# PROBLEM TO SOLVE
Starting with the first line and ending with the line that holds "cone round the z axis.", repeat the material exactly.

# DATA IN THIS EXERCISE
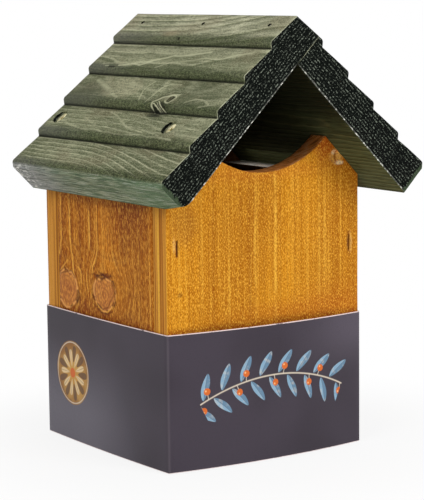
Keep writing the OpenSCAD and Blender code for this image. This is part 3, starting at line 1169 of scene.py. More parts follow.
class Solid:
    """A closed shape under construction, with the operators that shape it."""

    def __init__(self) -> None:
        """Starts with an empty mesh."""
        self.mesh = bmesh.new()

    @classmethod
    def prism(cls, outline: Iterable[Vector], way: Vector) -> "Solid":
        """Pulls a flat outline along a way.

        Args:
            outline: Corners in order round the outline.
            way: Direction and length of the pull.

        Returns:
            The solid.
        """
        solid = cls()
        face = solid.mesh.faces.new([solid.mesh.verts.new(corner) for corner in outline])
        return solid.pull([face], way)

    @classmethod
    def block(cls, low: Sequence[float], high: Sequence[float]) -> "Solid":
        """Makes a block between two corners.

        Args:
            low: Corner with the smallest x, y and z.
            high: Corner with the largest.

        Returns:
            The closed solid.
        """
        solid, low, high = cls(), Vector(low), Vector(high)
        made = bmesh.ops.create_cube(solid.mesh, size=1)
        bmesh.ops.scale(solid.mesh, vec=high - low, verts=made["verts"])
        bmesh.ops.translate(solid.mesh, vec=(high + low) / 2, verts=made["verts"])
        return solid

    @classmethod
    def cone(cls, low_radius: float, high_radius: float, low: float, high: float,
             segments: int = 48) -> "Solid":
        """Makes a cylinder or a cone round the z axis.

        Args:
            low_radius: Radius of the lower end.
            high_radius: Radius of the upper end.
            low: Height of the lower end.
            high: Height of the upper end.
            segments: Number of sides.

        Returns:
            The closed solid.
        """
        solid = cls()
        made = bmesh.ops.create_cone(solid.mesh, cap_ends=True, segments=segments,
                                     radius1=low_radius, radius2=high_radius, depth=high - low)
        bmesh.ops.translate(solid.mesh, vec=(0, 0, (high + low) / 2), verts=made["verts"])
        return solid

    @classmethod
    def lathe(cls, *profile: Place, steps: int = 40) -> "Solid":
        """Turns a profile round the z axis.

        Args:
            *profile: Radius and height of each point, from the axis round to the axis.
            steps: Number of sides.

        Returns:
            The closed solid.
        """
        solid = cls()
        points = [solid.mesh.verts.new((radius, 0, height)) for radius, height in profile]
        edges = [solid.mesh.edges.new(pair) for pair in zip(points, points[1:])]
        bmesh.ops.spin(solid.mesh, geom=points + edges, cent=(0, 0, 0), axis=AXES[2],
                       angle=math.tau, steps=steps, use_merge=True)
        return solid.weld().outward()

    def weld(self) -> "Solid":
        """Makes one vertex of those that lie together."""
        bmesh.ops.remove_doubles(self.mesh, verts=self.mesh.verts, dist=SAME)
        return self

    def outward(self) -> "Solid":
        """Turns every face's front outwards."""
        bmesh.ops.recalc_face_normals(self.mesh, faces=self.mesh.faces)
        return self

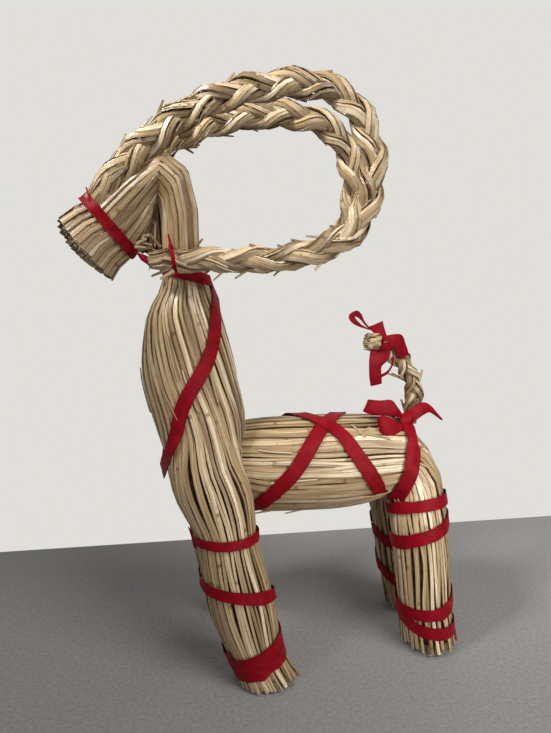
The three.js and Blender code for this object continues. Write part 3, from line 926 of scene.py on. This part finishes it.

# SOLUTION TO THE PROBLEM
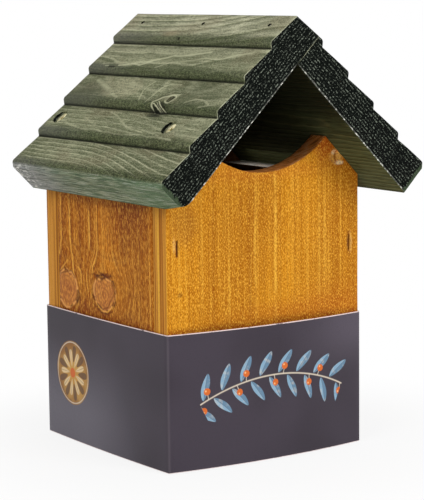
Keep writing the OpenSCAD and Blender code for this image. This is part 3, starting at line 1169 of scene.py. More parts follow.
class Solid:
    """A closed shape under construction, with the operators that shape it."""

    def __init__(self) -> None:
        """Starts with an empty mesh."""
        self.mesh = bmesh.new()

    @classmethod
    def prism(cls, outline: Iterable[Vector], way: Vector) -> "Solid":
        """Pulls a flat outline along a way.

        Args:
            outline: Corners in order round the outline.
            way: Direction and length of the pull.

        Returns:
            The solid.
        """
        solid = cls()
        face = solid.mesh.faces.new([solid.mesh.verts.new(corner) for corner in outline])
        return solid.pull([face], way)

    @classmethod
    def block(cls, low: Sequence[float], high: Sequence[float]) -> "Solid":
        """Makes a block between two corners.

        Args:
            low: Corner with the smallest x, y and z.
            high: Corner with the largest.

        Returns:
            The closed solid.
        """
        solid, low, high = cls(), Vector(low), Vector(high)
        made = bmesh.ops.create_cube(solid.mesh, size=1)
        bmesh.ops.scale(solid.mesh, vec=high - low, verts=made["verts"])
        bmesh.ops.translate(solid.mesh, vec=(high + low) / 2, verts=made["verts"])
        return solid

    @classmethod
    def cone(cls, low_radius: float, high_radius: float, low: float, high: float,
             segments: int = 48) -> "Solid":
        """Makes a cylinder or a cone round the z axis.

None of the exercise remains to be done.